Beatrice Coogan might just have been exercising a proclivity for “Irish fact”; but she continues with an account of the books he showered upon her as presents, among them G. K. Chesterton’s Life of St Francis, where she hits upon the truth: “I had the impression that there was a basic spirituality always striving within him.” She repulsed his attempts to kiss her. There was another girl she knew he had fallen for (presumably Maire), who “had found his preoccupation with the severities of life and its inequalities, and this business of retaining the aura of poverty and shabbiness, rather offsetting. So, I thought, was this business of breaking off from some grave discourse to administer a kiss like a wallop.”[335]

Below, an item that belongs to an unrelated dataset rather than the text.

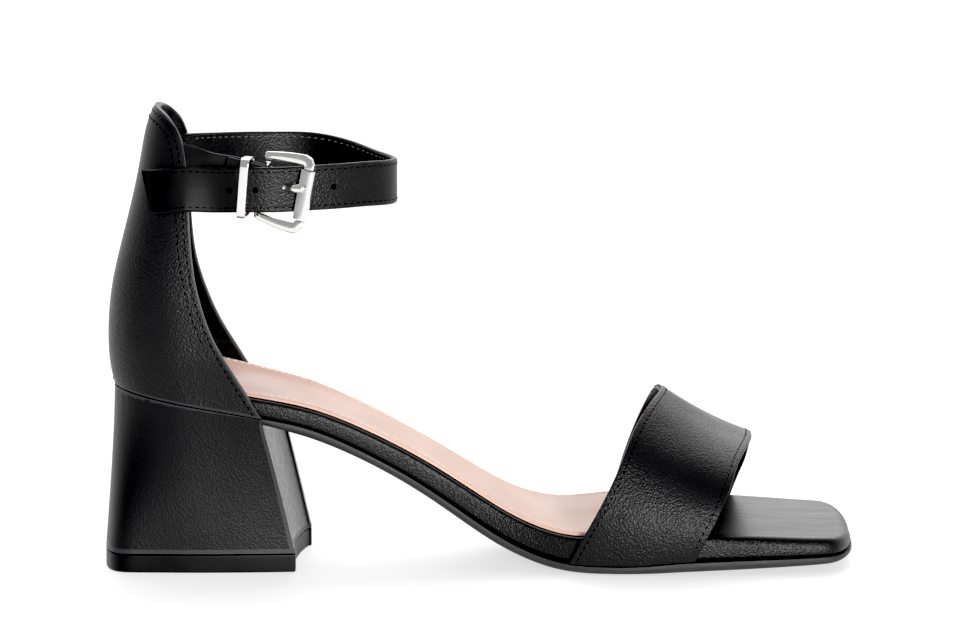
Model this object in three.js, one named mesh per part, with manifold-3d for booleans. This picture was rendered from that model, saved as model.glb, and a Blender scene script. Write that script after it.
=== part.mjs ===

O’Casey’s own view of his gallivanting was more spirited, although just as inconclusive: he wrote to Fallon, “Had Joyce Chancellor [another Abbey actress], [Raymond] Brugère [École Normale professor spending a year at Trinity] and Will [Shields, i.e. Barry Fitzgerald] with me on Thursday evening. The Brugère Butterfly was comically fluttherin’ around the chancellorian Rose all the evening. Poor little Joyce! a wistful little body, full of quaint charm.”[336] But the tension of his own unrelieved sexual appetite, though it found an outlet in the almost orgasmic as well as tragic ending of The Plough and the Stars, may well have contributed to the big bust-up with the Abbey actors in mid-August. It exactly coincided with his letter to Lady Gregory telling her he had finished the new play. He now had merely to give it a final look — “type the Caste”[337] — and he would be ready to avail himself of her “brimming kindness” and pay another visit to her, to “plunge enthusiastically into the wonderful woods of Coole”.